▶ **SUPPLIED DATA**
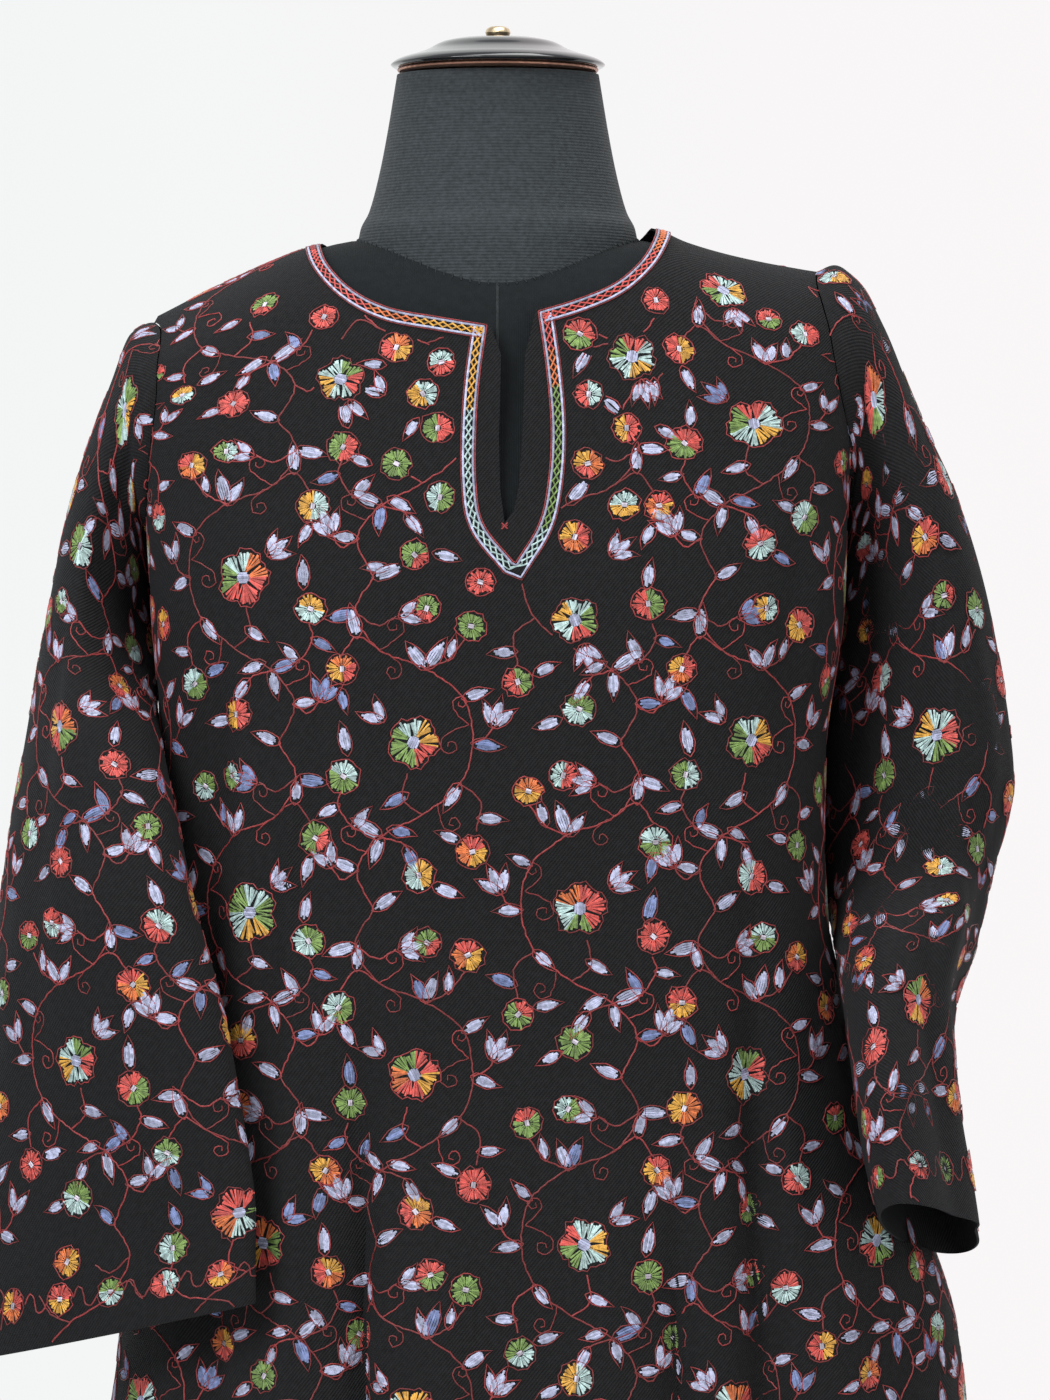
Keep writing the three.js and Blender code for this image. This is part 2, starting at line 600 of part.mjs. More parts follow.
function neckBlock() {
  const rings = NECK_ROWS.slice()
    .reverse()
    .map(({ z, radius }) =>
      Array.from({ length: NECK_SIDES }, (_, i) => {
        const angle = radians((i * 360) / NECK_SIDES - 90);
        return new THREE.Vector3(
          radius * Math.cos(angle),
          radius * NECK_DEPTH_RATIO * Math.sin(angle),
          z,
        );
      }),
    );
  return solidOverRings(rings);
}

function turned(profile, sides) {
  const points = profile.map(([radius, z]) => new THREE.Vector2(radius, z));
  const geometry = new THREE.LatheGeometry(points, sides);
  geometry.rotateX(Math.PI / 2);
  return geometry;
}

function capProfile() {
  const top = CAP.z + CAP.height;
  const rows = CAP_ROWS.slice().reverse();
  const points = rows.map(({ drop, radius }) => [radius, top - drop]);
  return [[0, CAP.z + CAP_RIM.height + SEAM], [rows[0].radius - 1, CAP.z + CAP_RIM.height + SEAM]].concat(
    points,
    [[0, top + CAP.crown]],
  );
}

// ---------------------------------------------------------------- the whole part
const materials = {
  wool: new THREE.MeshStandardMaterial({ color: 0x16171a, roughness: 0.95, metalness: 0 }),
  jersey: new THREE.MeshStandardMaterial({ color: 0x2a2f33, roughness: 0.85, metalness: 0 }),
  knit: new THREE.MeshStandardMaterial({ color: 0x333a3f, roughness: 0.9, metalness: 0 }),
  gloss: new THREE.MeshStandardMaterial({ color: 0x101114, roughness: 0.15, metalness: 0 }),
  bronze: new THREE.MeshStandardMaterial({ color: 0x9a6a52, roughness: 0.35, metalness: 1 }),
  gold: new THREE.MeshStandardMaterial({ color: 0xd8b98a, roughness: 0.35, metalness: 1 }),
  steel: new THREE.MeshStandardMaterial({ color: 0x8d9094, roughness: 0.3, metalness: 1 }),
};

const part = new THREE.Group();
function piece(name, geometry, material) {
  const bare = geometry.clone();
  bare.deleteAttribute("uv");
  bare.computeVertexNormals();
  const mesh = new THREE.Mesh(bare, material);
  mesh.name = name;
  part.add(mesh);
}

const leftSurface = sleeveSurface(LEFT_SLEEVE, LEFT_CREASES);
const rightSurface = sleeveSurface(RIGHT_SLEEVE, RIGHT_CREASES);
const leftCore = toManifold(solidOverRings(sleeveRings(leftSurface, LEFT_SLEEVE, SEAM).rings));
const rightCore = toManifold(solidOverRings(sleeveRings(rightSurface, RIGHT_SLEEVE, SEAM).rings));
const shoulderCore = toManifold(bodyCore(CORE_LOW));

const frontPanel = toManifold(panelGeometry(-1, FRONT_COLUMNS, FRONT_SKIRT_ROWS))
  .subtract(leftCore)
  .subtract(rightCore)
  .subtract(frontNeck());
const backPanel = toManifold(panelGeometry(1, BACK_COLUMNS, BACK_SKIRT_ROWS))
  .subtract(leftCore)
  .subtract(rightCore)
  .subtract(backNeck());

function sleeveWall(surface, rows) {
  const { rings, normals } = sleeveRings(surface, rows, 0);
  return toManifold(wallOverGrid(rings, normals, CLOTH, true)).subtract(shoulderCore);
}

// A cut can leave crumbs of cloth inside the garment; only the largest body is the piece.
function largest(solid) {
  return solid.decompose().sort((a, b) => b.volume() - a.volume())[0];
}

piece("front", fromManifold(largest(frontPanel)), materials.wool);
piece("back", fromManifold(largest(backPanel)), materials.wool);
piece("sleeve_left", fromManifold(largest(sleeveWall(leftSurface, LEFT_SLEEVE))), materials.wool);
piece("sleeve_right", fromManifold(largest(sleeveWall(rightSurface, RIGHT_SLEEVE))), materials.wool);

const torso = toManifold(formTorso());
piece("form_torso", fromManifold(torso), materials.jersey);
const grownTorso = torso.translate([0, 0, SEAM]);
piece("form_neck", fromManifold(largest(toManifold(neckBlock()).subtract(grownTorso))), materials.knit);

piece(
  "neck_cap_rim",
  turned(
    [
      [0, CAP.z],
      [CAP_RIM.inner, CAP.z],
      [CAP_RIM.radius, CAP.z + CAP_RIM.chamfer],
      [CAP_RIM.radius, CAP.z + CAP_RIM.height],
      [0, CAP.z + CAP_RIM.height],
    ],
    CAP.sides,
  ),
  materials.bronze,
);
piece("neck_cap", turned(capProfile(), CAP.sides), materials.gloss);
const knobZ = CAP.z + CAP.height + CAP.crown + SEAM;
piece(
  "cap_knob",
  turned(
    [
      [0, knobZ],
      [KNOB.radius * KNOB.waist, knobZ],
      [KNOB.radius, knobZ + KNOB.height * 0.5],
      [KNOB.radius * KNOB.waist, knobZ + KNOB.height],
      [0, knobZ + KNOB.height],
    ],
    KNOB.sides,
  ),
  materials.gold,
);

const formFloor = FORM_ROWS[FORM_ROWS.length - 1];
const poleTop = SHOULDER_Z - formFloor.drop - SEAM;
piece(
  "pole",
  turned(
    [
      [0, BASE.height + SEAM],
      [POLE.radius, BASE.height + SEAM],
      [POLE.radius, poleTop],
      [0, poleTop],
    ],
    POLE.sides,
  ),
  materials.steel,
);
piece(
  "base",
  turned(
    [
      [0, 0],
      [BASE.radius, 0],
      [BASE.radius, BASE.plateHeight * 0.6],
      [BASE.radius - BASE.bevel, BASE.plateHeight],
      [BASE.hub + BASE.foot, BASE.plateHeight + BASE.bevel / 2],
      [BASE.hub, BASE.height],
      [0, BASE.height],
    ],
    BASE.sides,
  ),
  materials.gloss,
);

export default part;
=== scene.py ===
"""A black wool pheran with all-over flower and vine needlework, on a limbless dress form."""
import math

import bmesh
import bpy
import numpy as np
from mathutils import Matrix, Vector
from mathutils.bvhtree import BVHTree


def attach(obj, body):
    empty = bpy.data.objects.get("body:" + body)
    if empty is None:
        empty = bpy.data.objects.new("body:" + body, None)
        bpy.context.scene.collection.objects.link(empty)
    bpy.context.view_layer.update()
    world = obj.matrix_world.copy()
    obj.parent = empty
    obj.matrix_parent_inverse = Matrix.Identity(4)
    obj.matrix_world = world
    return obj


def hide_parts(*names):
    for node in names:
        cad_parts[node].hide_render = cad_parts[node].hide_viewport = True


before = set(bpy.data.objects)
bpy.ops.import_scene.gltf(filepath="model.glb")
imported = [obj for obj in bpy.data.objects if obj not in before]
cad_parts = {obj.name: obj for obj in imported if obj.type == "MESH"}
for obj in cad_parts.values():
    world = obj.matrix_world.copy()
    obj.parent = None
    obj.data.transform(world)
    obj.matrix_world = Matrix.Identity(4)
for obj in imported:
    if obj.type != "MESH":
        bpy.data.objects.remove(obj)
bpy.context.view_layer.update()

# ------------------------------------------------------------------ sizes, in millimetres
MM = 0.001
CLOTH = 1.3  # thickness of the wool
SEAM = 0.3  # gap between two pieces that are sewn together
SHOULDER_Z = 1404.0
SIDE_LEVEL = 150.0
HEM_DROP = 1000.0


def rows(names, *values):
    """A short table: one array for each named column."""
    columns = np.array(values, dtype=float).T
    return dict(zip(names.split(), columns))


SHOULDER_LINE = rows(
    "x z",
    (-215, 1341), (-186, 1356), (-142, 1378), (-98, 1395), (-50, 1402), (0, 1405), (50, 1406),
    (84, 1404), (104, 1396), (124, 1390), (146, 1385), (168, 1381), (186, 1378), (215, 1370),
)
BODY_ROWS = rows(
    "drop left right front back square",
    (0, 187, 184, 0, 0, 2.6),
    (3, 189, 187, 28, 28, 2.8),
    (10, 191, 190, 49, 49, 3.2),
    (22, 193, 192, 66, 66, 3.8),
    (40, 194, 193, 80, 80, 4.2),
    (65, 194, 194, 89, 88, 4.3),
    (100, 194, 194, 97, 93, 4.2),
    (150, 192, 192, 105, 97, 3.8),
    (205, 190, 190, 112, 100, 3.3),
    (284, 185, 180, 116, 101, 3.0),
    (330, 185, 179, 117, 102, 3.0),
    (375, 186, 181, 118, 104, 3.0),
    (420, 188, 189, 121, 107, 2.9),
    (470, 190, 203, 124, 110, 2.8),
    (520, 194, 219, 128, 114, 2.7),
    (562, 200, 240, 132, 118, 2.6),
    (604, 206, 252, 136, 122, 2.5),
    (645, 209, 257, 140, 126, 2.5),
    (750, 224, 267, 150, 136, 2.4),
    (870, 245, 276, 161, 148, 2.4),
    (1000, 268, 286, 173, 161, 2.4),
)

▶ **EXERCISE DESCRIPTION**
Output only the lines from the one containing "const formFloor = FORM_ROWS[FORM_ROWS.length" through the one containing "before = set(bpy.data.objects)", inclusive, exactly as written.

▶ **TASK ANSWER**
const formFloor = FORM_ROWS[FORM_ROWS.length - 1];
const poleTop = SHOULDER_Z - formFloor.drop - SEAM;
piece(
  "pole",
  turned(
    [
      [0, BASE.height + SEAM],
      [POLE.radius, BASE.height + SEAM],
      [POLE.radius, poleTop],
      [0, poleTop],
    ],
    POLE.sides,
  ),
  materials.steel,
);
piece(
  "base",
  turned(
    [
      [0, 0],
      [BASE.radius, 0],
      [BASE.radius, BASE.plateHeight * 0.6],
      [BASE.radius - BASE.bevel, BASE.plateHeight],
      [BASE.hub + BASE.foot, BASE.plateHeight + BASE.bevel / 2],
      [BASE.hub, BASE.height],
      [0, BASE.height],
    ],
    BASE.sides,
  ),
  materials.gloss,
);

export default part;
=== scene.py ===
"""A black wool pheran with all-over flower and vine needlework, on a limbless dress form."""
import math

import bmesh
import bpy
import numpy as np
from mathutils import Matrix, Vector
from mathutils.bvhtree import BVHTree


def attach(obj, body):
    empty = bpy.data.objects.get("body:" + body)
    if empty is None:
        empty = bpy.data.objects.new("body:" + body, None)
        bpy.context.scene.collection.objects.link(empty)
    bpy.context.view_layer.update()
    world = obj.matrix_world.copy()
    obj.parent = empty
    obj.matrix_parent_inverse = Matrix.Identity(4)
    obj.matrix_world = world
    return obj


def hide_parts(*names):
    for node in names:
        cad_parts[node].hide_render = cad_parts[node].hide_viewport = True


before = set(bpy.data.objects)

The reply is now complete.